J’ai réalisé à l’école Bernard Coutaud de Peyrelevade, dans les classes d’Elsa Christophe et d’Aurore Baudino une série de portraits à la chambre photographique.

Impressionnant ce gros appareil photographique et son voile noir, chaque élève a pu observer l’image inversée qui se forme à l’arrière sur le dépoli. Ils sont venus ensuite par groupes de deux ou trois, poser, d’abord un portrait classique, puis avec l’idée de ribambelle en tête, ils ont posé pour un demi-portrait, afin de pouvoir raccorder ce demi-portrait droit et gauche à celui d’un camarade choisi par eux. Pendant que je réalisais les portraits, Charlotte Legrain réalisait avec eux des ribambelles en papier découpé. Ce travail à la chambre se fait en négatif noir et blanc, donc en analogique, pas de résultats immédiats, un long processus de développement puis de tirage nous oblige à laisser un long moment entre la prise de vue et son résultat. Ce temps est nécessaire techniquement, mais aussi, et surtout il permet à tous d’attendre, de penser, d’imaginer le résultat. Dans un second temps les enfants vont découvrir les images et commencer à jouer de leurs identités par associations de demi-portraits, déjà dans les petits groupes constitués pour la prise de vue ils s’étaient choisis. Nous ferons également un travail de peinture en continuant comme dans un cadavre exquis les demi-portraits photographiques par un dessin, une peinture…

J’ai demandé à chaque enfant de penser à un arbre remarquable, un arbre à secret, dans leurs jardins, le village, la forêt… Y penser sans le choisir trop vite, bien réfléchir, mais déjà un bananier m’a été proposé. Nous irons ensuite photographier et cartographier ces arbres, écrire leurs histoires. Charlotte qui m’accompagnait dans les prises de vue, m’a raconté qu’enfant, son père lui avait demandé de choisir un arbre à secrets, dans la forêt elle a choisi un bel arbre, majestueux avec une belle croix rose peinte sur le tronc… on devine la suite. C’est cet écart poétique que nous allons chercher et par capillarité nous interrogerons les parents et les grands[1]parents. Là se révèleront d’autres histoires du cœur entrelacé d’initiales au fait de résistance. La carte ainsi produite nous parlera de généalogies intimes, mais aussi collectives. Au café un consommateur m’a dit « il y a cent ans il n’y avait pas d’arbres ici », aujourd’hui la forêt est partout, elle suscite des débats, des combats.
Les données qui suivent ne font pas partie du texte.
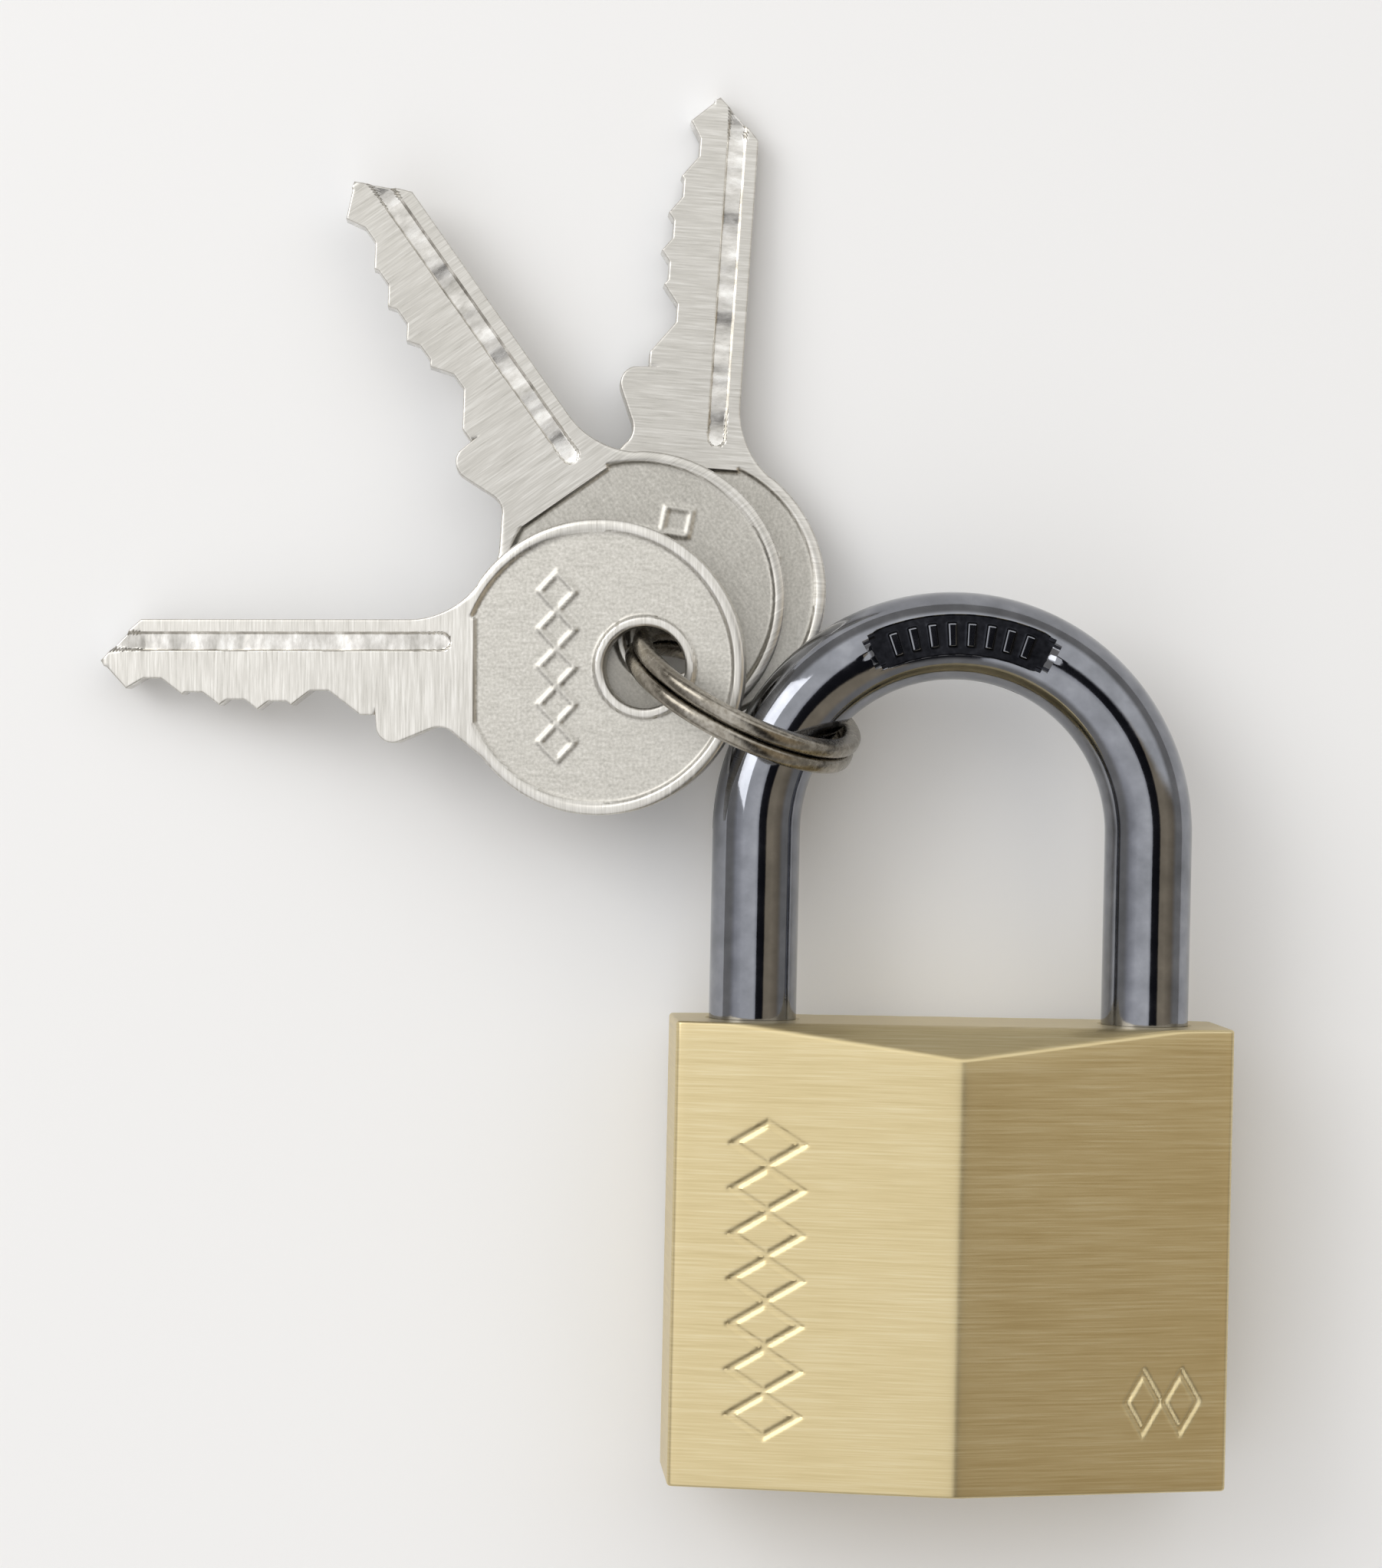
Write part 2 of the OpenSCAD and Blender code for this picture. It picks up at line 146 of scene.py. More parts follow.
# %% Colours and nodes
def linear(colour):
    """Linear RGBA of an sRGB hex colour."""
    parts = [int(colour[i : i + 2], 16) / 255 for i in (1, 3, 5)]
    return [c / 12.92 if c <= 0.04045 else ((c + 0.055) / 1.055) ** 2.4 for c in parts] + [1.0]


def add(tree, kind, settings=None, links=None):
    """A node of that kind: settings go to sockets of that name or number, or else to the node's
    own properties, and links join other nodes' outputs to its sockets."""
    node = tree.nodes.new(kind)
    for key, value in (settings or {}).items():
        if isinstance(key, int) or key in node.inputs:
            node.inputs[key].default_value = value
        else:
            setattr(node, key, value)
    for key, output in (links or {}).items():
        tree.links.new(output, node.inputs[key])
    return node


def new_material(name):
    """An empty material, its tree and its surface node."""
    made = bpy.data.materials.new(name)
    made.use_nodes = True
    made.node_tree.nodes.clear()
    surface = add(made.node_tree, "ShaderNodeBsdfPrincipled", {"Metallic": 1.0})
    add(made.node_tree, "ShaderNodeOutputMaterial", links={"Surface": surface.outputs["BSDF"]})
    return made, made.node_tree, surface


def ramp(tree, factor, stops):
    """A colour ramp with linear stops of (place, hex colour)."""
    node = add(tree, "ShaderNodeValToRGB", links={"Fac": factor})
    while len(node.color_ramp.elements) < len(stops):
        node.color_ramp.elements.new(0.5)
    for element, (place, colour) in zip(node.color_ramp.elements, stops):
        element.position = place
        element.color = linear(colour)
    return node.outputs["Color"]


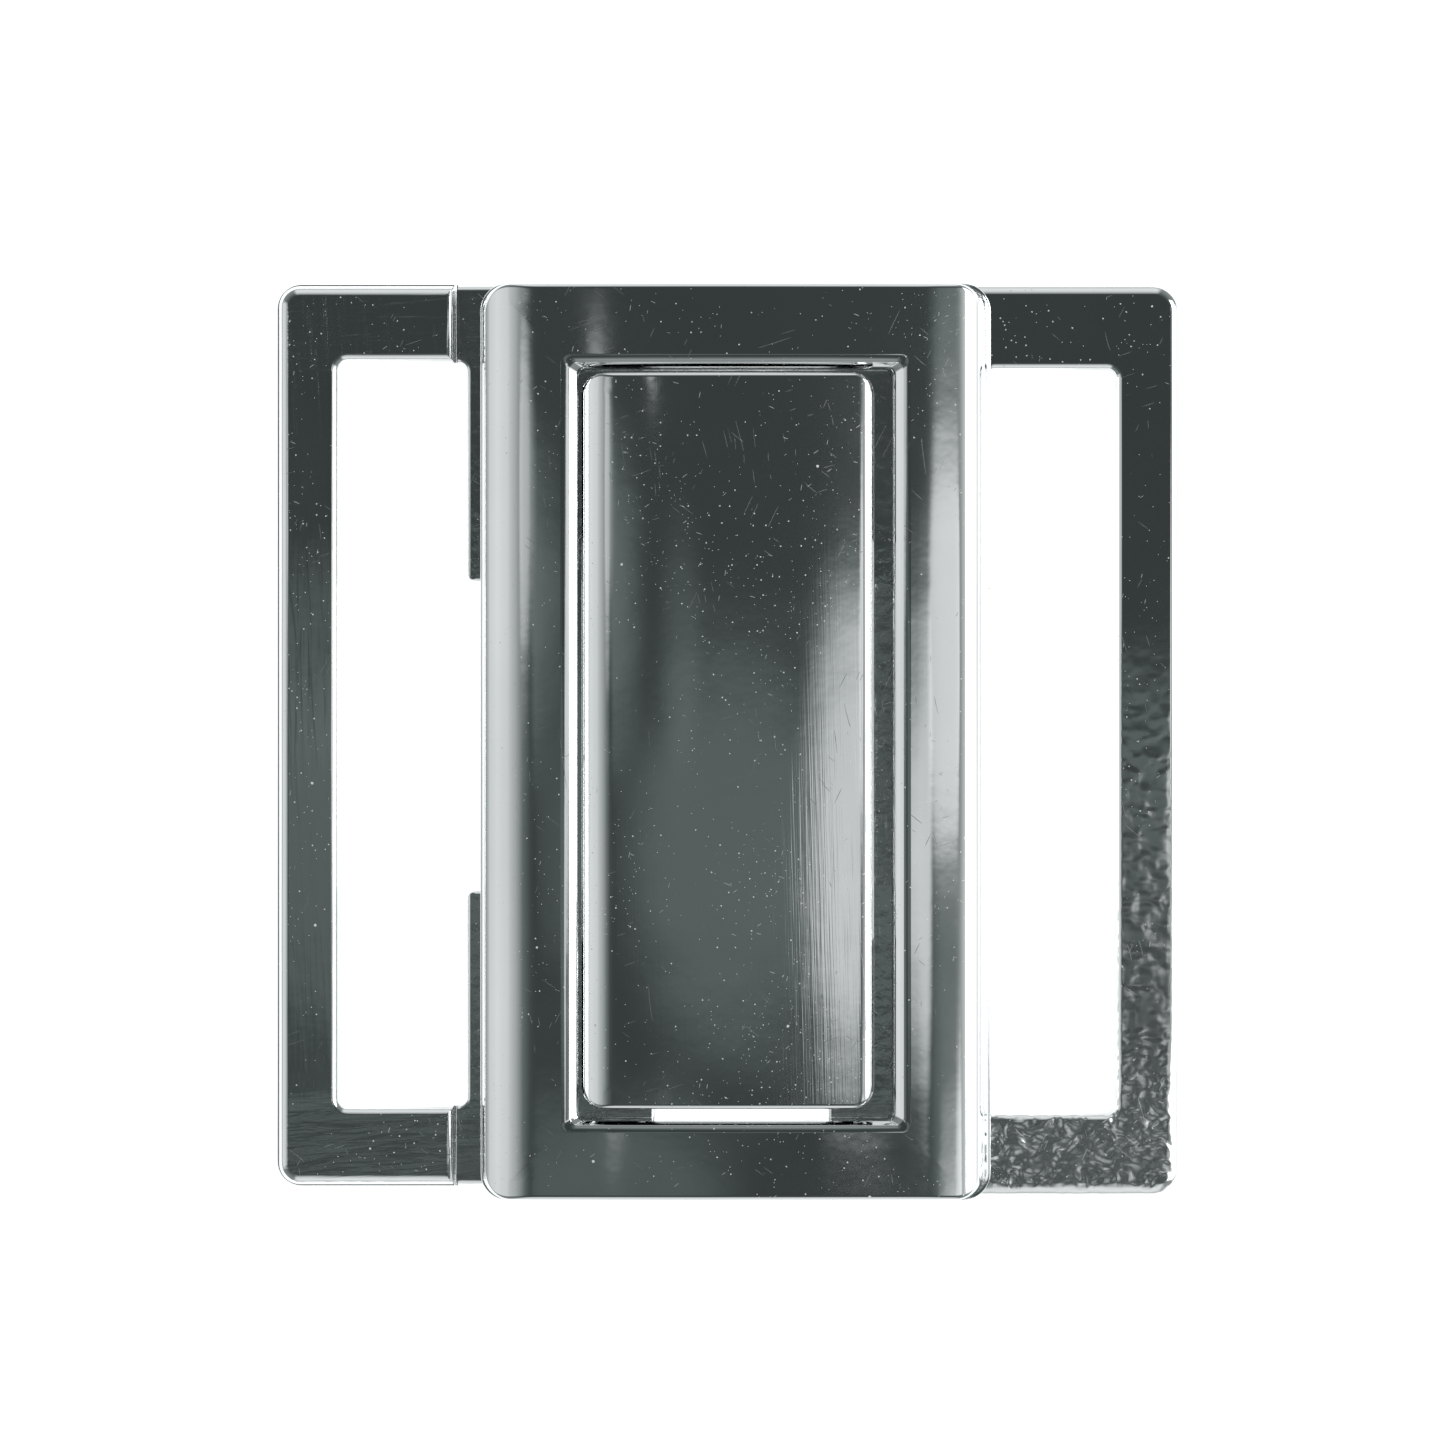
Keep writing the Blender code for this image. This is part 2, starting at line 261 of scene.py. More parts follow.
def make_front_frame():
    """Crowned plate with rounded long edges and a window, in rings from its foot over to the window."""
    foot = plan_of("front_frame")
    face = (foot[0] + RIM, foot[1] - FRAME_LEAN, foot[2] + RIM, foot[3] - RIM)
    profile = Profile(face[0], face[1], FRAME_TOP, FRAME_CROWN, (3.0 * MM, 1.0 * MM), (1.5 * MM, 0.65 * MM),
                      shoulder=(3.2 * MM, 0.055))
    shell = bmesh.new()
    rings = [add_ring(shell, inset(foot, depth), FRAME_CORNER - depth, FRAME_UNDER + height)
             for depth, height in ((0.15 * MM, 0), (0.04 * MM, 0.04 * MM), (0, 0.15 * MM))]
    rings += [add_ring(shell, inset(foot, depth), FRAME_CORNER - depth, RIM_TOP - drop)
              for depth, drop in ((0, 0.06 * MM), (0.02 * MM, 0.015 * MM), (0.04 * MM, 0), (RIM, 0))]
    depths = eased(12, FRAME_FILLET)
    depths += [FRAME_FILLET + 2.0 * MM * (step / 14) ** 1.3 for step in range(1, 15)]
    for depth in depths:
        rings.append(add_ring(shell, inset(face, depth), max(FRAME_CORNER - depth, 0.5 * MM),
                              lambda x: profile(x) - fillet(depth, FRAME_FILLET)))
    last = inset(face, depths[-1])
    for step in range(1, 7):
        rings.append(add_ring(shell, mix_plans(last, WINDOW_EDGE, step / 6), WINDOW_CORNER, profile))
    for plan, drop in ((inset(WINDOW_EDGE, 0.05 * MM), WINDOW_STEP),
                       (inset(WINDOW_FACE, -0.04 * MM), WINDOW_STEP),
                       (inset(WINDOW_FACE, -0.01 * MM), WINDOW_STEP + 0.01 * MM),
                       (mix_plans(WINDOW_FACE, WINDOW_WALL, 0.06), WINDOW_STEP + 0.05 * MM),
                       (mix_plans(WINDOW_FACE, WINDOW_WALL, 0.94), WINDOW_CHAMFER),
                       (WINDOW_WALL, WINDOW_CHAMFER + 0.08 * MM)):
        rings.append(add_ring(shell, plan, WINDOW_CORNER, lambda x: profile(x) - drop))
    rings.append(add_ring(shell, WINDOW_FOOT, WINDOW_CORNER, FRAME_UNDER + 0.1 * MM))
    rings.append(add_ring(shell, inset(WINDOW_FOOT, -0.1 * MM), WINDOW_CORNER, FRAME_UNDER))
    join_rings(shell, rings, closed=True)
    frame_piece = finish_mesh("front_frame_shell", shell)
    seat = block("seat", (SEAT_X, 20 * MM, -30 * MM, 30 * MM), 1 * MM, SEAT_Z)
    combine(frame_piece, [seat], "DIFFERENCE")
    ledge = block("ledge", LEDGE, FRAME_UNDER, LEDGE_TOP, INNER_CORNER)
    combine(frame_piece, [ledge] + studs(FRAME_STUDS, SEAT_Z + 0.5 * MM), "UNION")
    shade(frame_piece)
    return frame_piece


def studs(places, top):
    """Shanks with a peened head, slightly domed at the back."""
    head = [(STUD_HEAD, 0.4 * MM), (STUD_HEAD, 0.28 * MM), (0.93 * STUD_HEAD, 0.19 * MM),
            (0.7 * STUD_HEAD, 0.13 * MM), (0.35 * STUD_HEAD, 0.1 * MM), (0, 0.09 * MM)]
    profile = [(0, top), (STUD_SHANK, top), (STUD_SHANK, 0.8 * MM)] + head
    return [turned(f"stud_{index}", profile, x, y) for index, (x, y) in enumerate(places)]


def stud_holes(places, top):
    """The same with clearance round it, open at the back with a small countersink."""
    shank, head = STUD_SHANK + STUD_GAP * 0.4, STUD_HEAD + STUD_GAP * 0.4
    profile = [(0, top), (shank, top), (shank, 0.85 * MM), (head, 0.45 * MM), (head, 0.1 * MM),
               (head + 0.15 * MM, -0.05 * MM), (head + 0.15 * MM, -1 * MM), (0, -1 * MM)]
    return [turned(f"hole_{index}", profile, x, y) for index, (x, y) in enumerate(places)]


# ---------------------------------------------------------------- centre plate

PLATE_CORNER = 1.2 * MM
PLATE_END_TRIM = 0.05 * MM             # off each end of the plate
PLATE_CROWN = 110 * MM
PLATE_FILLET = 0.22 * MM
LEG_INSET = 0.45 * MM
LEG_WIDTHS = (2.9 * MM, 1.65 * MM)
LEG_LENGTH = 8.6 * MM


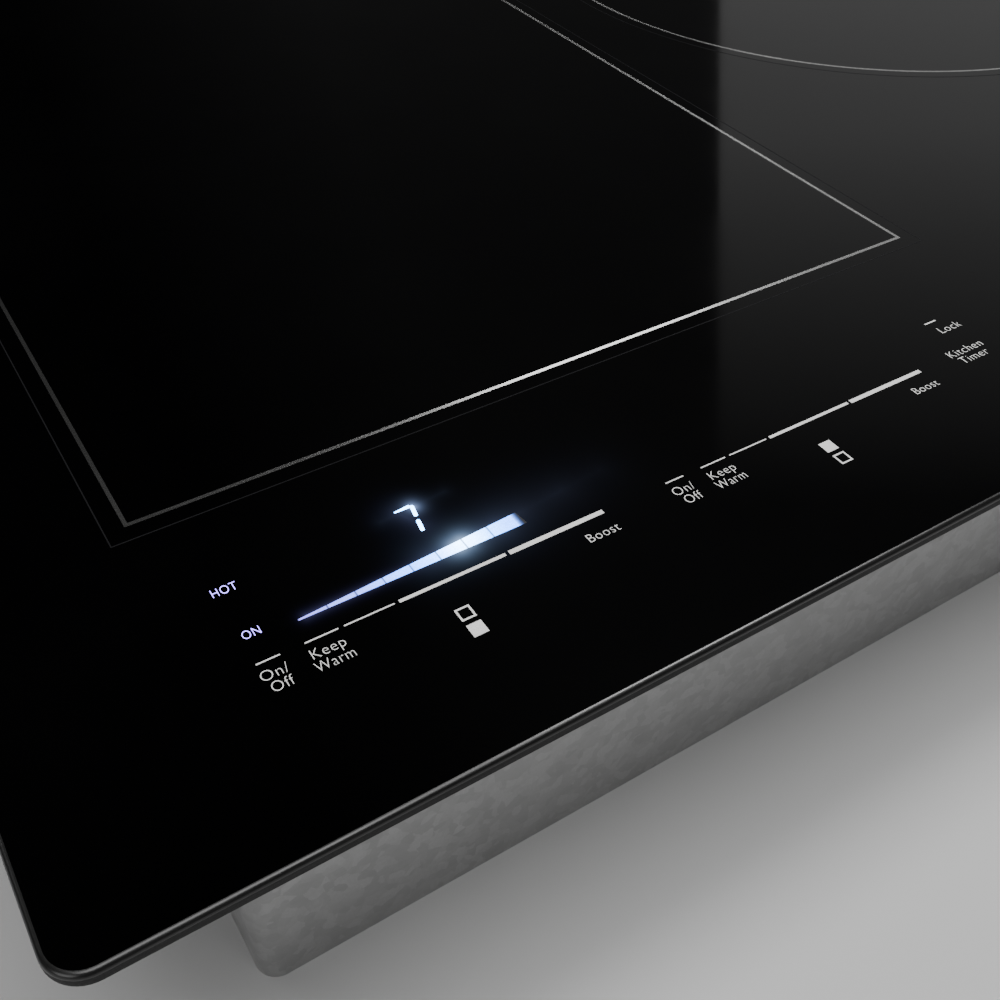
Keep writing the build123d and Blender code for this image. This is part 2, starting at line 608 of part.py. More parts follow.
def all_nodes():
    """Every node's name and its solids."""
    coils = coil_places()
    left = [coils["left_front"], coils["left_rear"]]
    right = [coils["right_front"], coils["right_rear"]]
    sliders = slider_origins()
    nodes = {
        "glass_top": glass_top(),
        "glass_adhesive": glass_adhesive(),
        "perimeter_gasket": perimeter_gasket(),
        "support_frame": support_frame(),
        "burner_box": burner_box(),
        "box_screws": box_screws(),
        "coil_rail_front": coil_rail(RAIL_YS[0]),
        "coil_rail_rear": coil_rail(RAIL_YS[1]),
        "coil_plate_left": coil_plate(ZONE_X, ZONE_W - 20, left),
        "coil_plate_centre": coil_plate(0, 290, [coils["centre"]]),
        "coil_plate_right": coil_plate(-ZONE_X, ZONE_W - 20, right),
        "plate_springs": [plate_spring(x, y) for x in SPRING_XS for y in RAIL_YS],
    }
    for name, (x, y, radius) in coils.items():
        former = coil_former(radius)
        nodes[f"coil_former_{name}"] = Pos(x, y, 0) * (other_side(former) if x > 0 else former)
        nodes[f"coil_winding_{name}"] = Pos(x, y, 0) * coil_winding(radius)
    spots = [(Pos(x, y, 0), radius) for x, y, radius in coils.values()]
    nodes["ferrite_bars"] = [at * bar for at, radius in spots for bar in ferrites(radius)]
    nodes["mica_sheets"] = [at * mica_sheet(radius) for at, radius in spots]
    nodes["temperature_sensors"] = [at * temperature_sensor() for at, _ in spots]
    nodes["sensor_boots"] = [at * sensor_boot() for at, _ in spots]
    halves = {
        "blower_housing": blower_housing(),
        "impeller": impeller(),
        "power_board": board(BOARD_X, BOARD_Y),
        "heatsink": heatsink(),
        "clamp_foot": clamp_foot(),
        "clamp_screw": clamp_screw(),
    }
    for name, shape in halves.items():
        nodes[f"{name}_left"] = shape
        nodes[f"{name}_right"] = other_side(shape)
    corners = board_corners(BOARD_X, BOARD_Y)
    corners += [(-x, y) for x, y in corners] + board_corners(FILTER_X, FILTER_Y)
    nodes |= {
        "blower_motors": both_sides([blower_motor()]),
        "air_ducts": both_sides([air_duct()]),
        "transistors": both_sides([transistor(y) for y in (-30, 12, 54, 96)]),
        "film_capacitors": both_sides([film_capacitor(BOARD_X[0] + 6, y) for y in (-36, -8, 20)])
        + [film_capacitor(FILTER_X[0] + 12, FILTER_Y[0] + 14, 32, 16, 26)],
        "chokes": both_sides([choke(BOARD_X[0] + 26, y) for y in (62, 84)])
        + [choke(FILTER_X[0] + 80, FILTER_Y[0] + 24)],
        "board_standoffs": [standoff(spot) for spot in corners],
        "filter_board": board(FILTER_X, FILTER_Y),
        "terminal_block": terminal_block(),
        "terminal_screws": terminal_screws(),
        "terminal_cover": terminal_cover(),
        "conduit_fitting": conduit_fitting(),
        "conduit_locknut": conduit_locknut(),
        "control_carrier": control_carrier(),
        "control_board": control_board(),
        "display_modules": [display_module(x) for x in sliders],
        "light_bars": [light_bar(x) for x in sliders],
        "indicator_lamps": [lamp for x in sliders for lamp in indicator_lamps(x)],
        "touch_pads": [pad for x in sliders for pad in touch_pads(x)] + key_pads(),
        "control_cable": control_cable(),
        "coil_leads": coil_leads(),
        "clamp_brackets": both_sides([clamp_bracket()]),
    }
    return nodes


def main():
    """Writes one STEP file per node."""
    os.makedirs("parts", exist_ok=True)
    for name, shape in all_nodes().items():
        export_step(Compound(shape) if isinstance(shape, list) else shape, f"parts/{name}.step")


main()
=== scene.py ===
import math

import bmesh
import bpy
from mathutils import Matrix, Vector
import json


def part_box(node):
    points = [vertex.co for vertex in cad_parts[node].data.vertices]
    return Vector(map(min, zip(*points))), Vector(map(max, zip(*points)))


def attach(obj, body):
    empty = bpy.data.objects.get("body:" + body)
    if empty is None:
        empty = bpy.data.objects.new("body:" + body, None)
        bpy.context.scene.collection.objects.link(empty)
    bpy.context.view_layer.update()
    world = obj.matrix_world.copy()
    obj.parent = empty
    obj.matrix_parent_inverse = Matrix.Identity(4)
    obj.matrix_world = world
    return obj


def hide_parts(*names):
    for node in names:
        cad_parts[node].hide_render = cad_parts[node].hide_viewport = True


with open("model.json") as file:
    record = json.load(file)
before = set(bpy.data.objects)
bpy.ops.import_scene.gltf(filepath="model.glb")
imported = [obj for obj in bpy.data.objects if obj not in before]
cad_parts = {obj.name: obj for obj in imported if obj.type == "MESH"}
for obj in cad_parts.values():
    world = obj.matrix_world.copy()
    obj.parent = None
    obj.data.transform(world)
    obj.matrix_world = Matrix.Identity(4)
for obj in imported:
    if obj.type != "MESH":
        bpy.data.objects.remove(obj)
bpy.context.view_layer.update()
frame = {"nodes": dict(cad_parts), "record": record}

MM = 0.001
CHASSIS = "chassis"

# Layout on the glass, in millimetres, from the CAD glass and its driving sizes
GLASS_LOW, GLASS_HIGH = (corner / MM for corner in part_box("glass_top"))
TOP, BOTTOM = GLASS_HIGH.z, GLASS_LOW.z
CORNER_R, EDGE_R = 8.0, 1.2
FLAT_START, FACE_INSET = 6.0, EDGE_R + 0.02      # insets of the flat face and of its outer ring
SUNK, PRINT_HIGH, LIT_HIGH = TOP - 0.01, TOP + 0.03, TOP + 0.012   # underside and tops of prints and lamps
ZONE_LEFT, ZONE_FRONT = GLASS_LOW.x + 45.0, GLASS_LOW.y + 95.0
ZONE_W, ZONE_L = 241.4, 405.0
ROUND_R = 140.0
LINE_W, HAIR_W, HAIR_GAP = 1.0, 0.3, 5.0           # zone frame, and the faint line outside it
SLIDER_Y = GLASS_LOW.y + 43.85
SLIDER_START, SLIDER_PITCH, SLIDER_L = 8.6, 102.5, 84.5
LIT = ZONE_LEFT + SLIDER_START          # left end of the slider that is on
BAR_START, BAR_STEP, BAR_LIT = 12.0, 6.74, 8
BAR_END = BAR_START + BAR_STEP * BAR_LIT
BAR_LEAK = 1.9                          # light that leaks into the next segment
CAP, ICON_LINE = 2.6, 0.46              # height of the printed capitals, stroke of icons and keys
KEY_X, KEY_L, KEY_RISE = 212.9, 4.2, 14.0
WHITE_TIN = (0.62, 0.62, 0.60, 1.0)


# ---------------------------------------------------------------- node helpers

def add_node(tree, kind, inputs=None, **settings):
    """A shader node with settings and with its inputs linked or given values."""
    made = tree.nodes.new("ShaderNode" + kind)
    for name, value in settings.items():
        setattr(made, name, value)
    for name, value in (inputs or {}).items():
        if isinstance(value, bpy.types.NodeSocket):
            tree.links.new(value, made.inputs[name])
        else:
            made.inputs[name].default_value = value
    return made


def maths(tree, operation, *values):
    """Output of a Math node."""
    return add_node(tree, "Math", dict(enumerate(values)), operation=operation).outputs[0]


def vector_maths(tree, operation, *values, output=0):
    """Output of a Vector Math node."""
    return add_node(tree, "VectorMath", dict(enumerate(values)), operation=operation).outputs[output]


def scaled(tree, vector, factor):
    """A vector or colour times a number."""
    return add_node(tree, "VectorMath", {0: vector, "Scale": factor}, operation="SCALE").outputs[0]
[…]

Venant de loin je ne connais pas cette forêt, elle me semble abimée, attaquée, j’aimerais comprendre mieux et lire dans le paysage, l’architecture ce qui persiste de l’avant forêt. Je voudrais comme cela, de proche en proche comprendre ce territoire, à partir des enfants explorer l’apprentissage, la transmission. Puis passer à la forêt, comprendre les enjeux, entre l’avant forêt et le tout forêt.

EHPAD Ernest Coutaud

A l’EHPAD, les prises de vue des personnes se sont accompagnées d’enregistrements de récits qui ont été
décryptés

Centre d’Accueil des Demandeurs d’Asile

Travailler le recto et le verso d’une image, je montre l’un et cache l’autre. Au recto ma culture, mon rapport aux autres, aux images (histoire de l’art, littérature…), au verso une « écoute active ». Comment rendre compte d’une autre culture dans sa propre culture ? Comment ne pas répondre simplement aux sollicitations d’un sujet dramatique et parfois spectaculaire, mais opter clairement pour une approche fondée sur l’expérience qui se forme dans la rencontre d’une actualité collective et d’histoires individuelles (celle de l’artiste comprise). De l’autre côté aussi, le demandeur d’asile, forcé à l’exil, en attente d’une reconnaissance du statut de réfugié, interrogé dans sa propre présence physique par la précarité de son statut administratif et social et la menace trop souvent accomplie d’être débouté de sa demande et relégué à une existence clandestine. En 1976, John Berger publie, chez François Maspero, avec le photographe Jean Mohr un livre intitulé Le septième homme, un livre d’images et de textes sur les travailleurs immigrés en Europe. Sur la une, une photographie déchirée, sur la deuxième page de couverture, on peut lire : LA PHOTO COUPÉE. Ils étaient conduits dans les montagnes juste de l’autre côté de la frontière et abandonnés là. Totalement désorientés, certains mouraient de faim et de froid, d’autres faisaient demi-tour. Aussi les émigrants imaginèrent un système pour se protéger. Avant de partir, ils faisaient faire des photos. Ils coupaient la photo en deux, en donnaient une moitié à leur « guide » et gardaient l’autre. Quand ils atteignaient la France, ils renvoyaient leur moitié à leur famille, pour montrer qu’ils avaient bien franchi les frontières sains et saufs ; le « guide » allait voir la famille avec sa moitié de photographie pour prouver qu’il était bien celui qui les avait escortés, et c’était seulement alors que la famille payait la somme fixée. Plus loin dans le texte, on peut lire : Être sous-développé, ce n’est pas simplement être volé ou exploité : c’est être maintenu dans l’étreinte d’une stagnation artificielle. Le sous-développement ne fait pas que tuer. La stagnation, qui est son essence, nie la vie et ressemble à la mort. Le migrant désire vivre. Ce n’est pas la seule misère qui le force à émigrer. Par son effort individuel, il essaie de créer une dynamique absente du milieu où il est né.